# Vinyl Express Q60 Driver Problems HELP!



## BlsdXs2 (May 8, 2010)

I think I made a stupid decision and tried to save some money. I believe it's going to end up costing me in the long run. I need help as I'm pulling my hair out! Yes, I'm a newbie and this is my first cutter I've purchased. Anyway:

I purchased a Vinyl Express Q60 (used) at an awesome price. Everything was for Mac and I don't own a Mac. So, I ordered WinPCSIGN off the internet instead of the LXI from Sigh Warehouse. It said it was similar to LXI and had the drivers I would need. (Call me stupid! I've been telling myself that for a few days now!)

Problem, I cannot get the driver to install on my laptop. I am running Windows Vista (service pack 2). 

I have uninstalled the program and reinstalled it several times. I cannot get it to install! I'm also using a USB connection. I get an error messge that the driver cannot be located. I have the dongle inserted and turned the cutter on. Windows tries to locate the driver and cannot locate it from the software.

I have been working on this for several days and am my whits end. 

Any and all help would be greatly appreciated. 
You can call me stupid but don't kick me. I'm already sore enough from beating myself up!

Kimberly


----------



## rlongdon (Jun 11, 2010)

Here is a link to download the Windows Vista driver for all Q-series cutters. You will need to extract the file that downloads using Winzip or similar program. Next plug the USB of the cutter into the computer and power your cutter on. Windows should find a new device and ask you to install. Select have disc so that you can point it to the location you first extracted the files to. Windows should find the necessary driver and install. Hope that helps. 

Q-series Drivers for Vista and Xp 32-bit Operating Systems:
http://www.signwarehouse.com/support/index.php?_m=downloads&_a=downloadfile&downloaditemid=142

Other related downloads can be found here:
http://www.signwarehouse.com/support/index.php?_m=downloads&_a=view&parentcategoryid=2&pcid=0&nav=0


----------



## BlsdXs2 (May 8, 2010)

Thanks for the info. However, I finally gave up on the Canadian software. I sent it back! UGH! In my opinion, DO NOT ORDER WinPCSIGN software. Don't waste your time or money. 
I spoke with Mike at SignWarehouse and wish I would have found him a month ago. My LXi should be delivered today and I imagine I won't have any more driver/cutter problems. 
Kimberly


----------



## rlongdon (Jun 11, 2010)

Hi Kimberly,

You will still need the driver I mentioned earlier. You must have the correct windows driver installed before your cutter will work with any software. CorelDraw, Lxi, SignLab, ect... I'm not sure about the new versions of Lxi software but version 7.5 does not install the driver for you. The driver installation is an additional step. Just like adding a printer but instead of printing you will be cutting. 

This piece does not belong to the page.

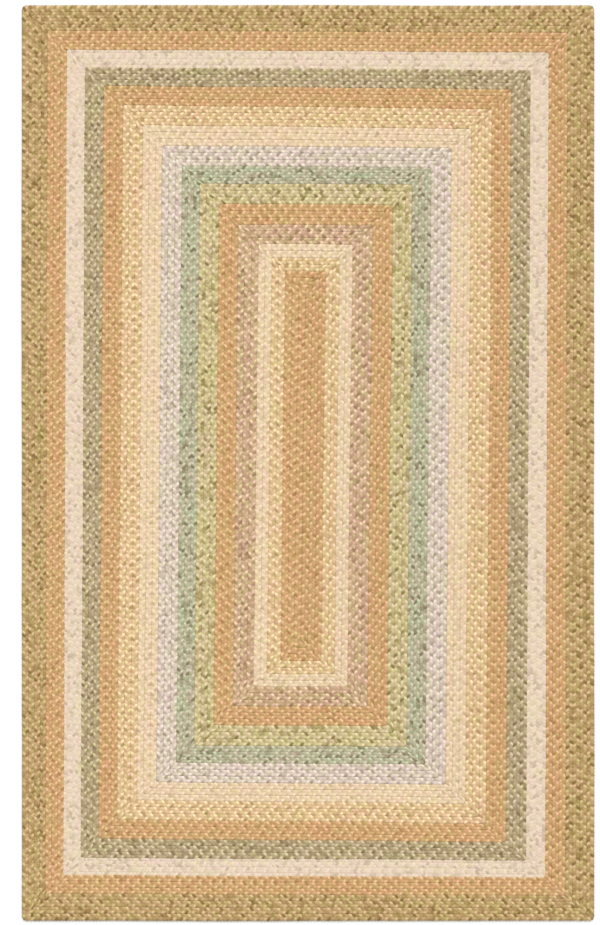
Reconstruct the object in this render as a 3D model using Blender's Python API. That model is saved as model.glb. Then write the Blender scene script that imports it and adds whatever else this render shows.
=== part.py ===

I have a Vinyl Express Qe60 series cutter which I use with Windows XP. I also use CorelDraw, AutoCad, and Illustrator to do a lot of my design work and I prefer actually sending the cut command using my Lxi software because I like the way it displays and give you control over your final cut layout. It just seems easier to me. But to each their own..

If you run into trouble, the guys at SignWarehouse are usually very helpful. Or your fellow forum mates.


----------



## BlsdXs2 (May 8, 2010)

Thank you! Thank you! THANK YOU! I have my VEQ60 installed with the driver. Now to play. Keep your fingers crossed that everything goes okay this time around.

I appreciate EVERYONES help! I love this forum!


----------